Борис Турецкий. Пляж.1970.
История современного мирового искусства давно написана и не нуждается в комментариях. Русское же искусство второй половины XX века еще ждет своего непредвзятого историка, будучи сильно мифологизировано - в прошлом и коммерциализовано - в настоящем. Андрей Амальрик, один из тех, кто взялся его описывать (до него этим занимались сами художники), полагал, что "картины русских неофициальных художников, выставленные вместе на Западе, - и хорошие, и плохие, и любительские, и профессиональные - производят какое-то┘ жалкое впечатление, не в отрицательном смысле, а скорее в том, как выглядит голый среди одетых". Для современного критика существует вакуум лет в сорок - от смерти Малевича примерно до появления в Москве Дины Верни, эагрузившей "Жигули" Ильи Кабакова шедеврами высокого качества для отправки в Европу. Западному же историку искусств хватает и собственной мифологии - от Ван Гога до Уорхола, необязательным примечанием к которой и выглядит история второго русского авангарда. Но для нас это - не только восстановление связи времен, но самоидентификация в культурном пространстве.
И тем и другим Третьяковка занялась вполне последовательно. В отличие от хаотичной постоянной экспозиции, коммерческих выставок 90-х и очень неравноценных сборных выставок ("Московская абстракция", "Авангард на Неве") недавние ретроспективы получились отменными (Попков, Чуйков, Рогинский). Нынешняя - Бориса Турецкого - вписывает в историю художника, недавно известного лишь узкому кругу московской богемы и не имевшего яркой славы Зверева или мирового признания соц-артистов, чьим непосредственным предтечей он и был. Путь одиночки столь же характерен для второго авангарда, как и лианозовское братство. И, хотя Турецкий и участвовал в знаменитой выставке в павильоне "Пчеловодство" на ВДНХ, которой закончился московский модернизм и начался концептуализм, он остался равнодалеким обоим. В том же 1975 году, когда начался массовый отъезд классиков модернизма на Запад, Турецкий пропал на десятилетие в сумасшедшем доме. Однако именно по его творчеству можно изучать историю всего послевоенного искусства - от абстракции через "новую вещественность" к соц-арту и искусству объекта.

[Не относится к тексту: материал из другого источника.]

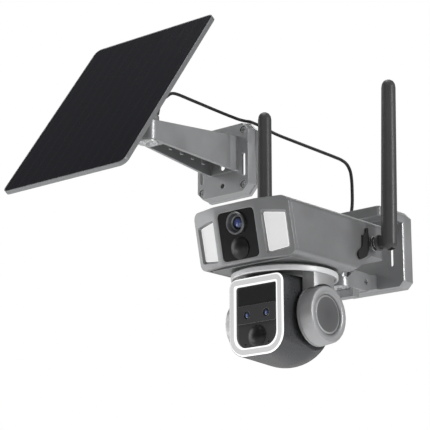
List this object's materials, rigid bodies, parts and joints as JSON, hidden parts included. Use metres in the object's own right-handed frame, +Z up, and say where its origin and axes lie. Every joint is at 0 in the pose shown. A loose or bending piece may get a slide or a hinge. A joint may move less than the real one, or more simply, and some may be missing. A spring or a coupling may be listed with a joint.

Яркие абстрактные работы 50-х - начала 60-х, напоминающие о Поллоке, а затем о Сулаже - о которых он, очевидно, не слышал - художник, как и большинство современников, искал свой путь в искусстве интуитивно, на ощупь. На протяжении 5-6 лет Турецкий выполнил, в основном работая тушью на бумаге, огромное количество "черных" абстракций, разделенных на серии - в каждой из которых решается определенная проблема контраста и композиции, гармонии темного и светлого ("Черная структура", "Цветная структура", "Структура облачная"). В середине 60-х Турецкий резко возвращается к фигуративности, и здесь появляются его главные, на мой взгляд, вещи - огромные двухметровые гуаши, изображающие, без какого-либо гротеска или реализма, окружающую действительнось - "Летчиков в метро", "Продавщицу в черных колготках", "Поликлинику с двумя фигурами", "Газовую плиту", "Автобус", "Телефон", "Парикмахерскую". "Люди в ящиках" Янкилевского и гиперреализм Файбисовича появятся много позже, а пока - экспрессивная напряженность гипертрофированно одиноких фигур, существующих по формуле "работа-транспорт-сон". Пятьдесят гуашей этого периода сделаны нарочито грубо.

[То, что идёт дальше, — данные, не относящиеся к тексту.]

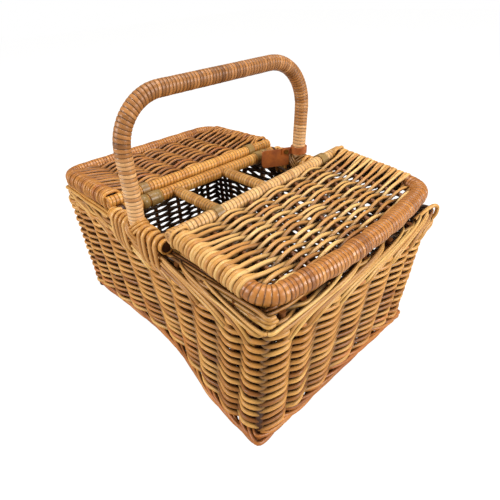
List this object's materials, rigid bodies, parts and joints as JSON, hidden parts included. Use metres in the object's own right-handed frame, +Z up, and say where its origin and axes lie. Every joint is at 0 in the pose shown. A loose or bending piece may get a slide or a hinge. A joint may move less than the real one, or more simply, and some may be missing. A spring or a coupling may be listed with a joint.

Последние перед душевной болезнью 1974-1975 годы Турецкий экспериментирует с объектами, создавая классические ассамбляжи из окружающих вещей, явно найденных на свалке сапог, носков, ложек, расчесок, консервных банок. В конце жизни (1928-1997) Турецкий вновь возвращается к абстракции - на этот раз экспериментируя с бумажными рельефами и объектами. Сам художник описал свое полувековое пребывание в искусстве в третьем лице: "Абстрактные работы помогли Борису Турецкому настроить свое искусство на строгий конструктивный стиль. Но последовательным абстракционистом он так и не стал. Ощущение жизни, острое и социальное, заставило его вернуться к фигуративности┘ Это огромные, до двух метров, гуаши. Материалом, который обычно используют для небольших произведений, Турецкий стал создавать крупные вещи. Турецкий ощущает в жизни прежде всего ее обратную сторону. В его вещах возвеличиваются грусть, тяжесть, можно сказать, возвышается угнетенность. Это монументальное выражение узости, ограниченности, придавленности┘ (абстрактной) школы приучило его не "рассказывать", а строить... Турецкий точно уравновесил то, что можно назвать содержанием и живым выражением. Ни одна чаша весов здесь не перевешивает, отрицания живописи здесь нет".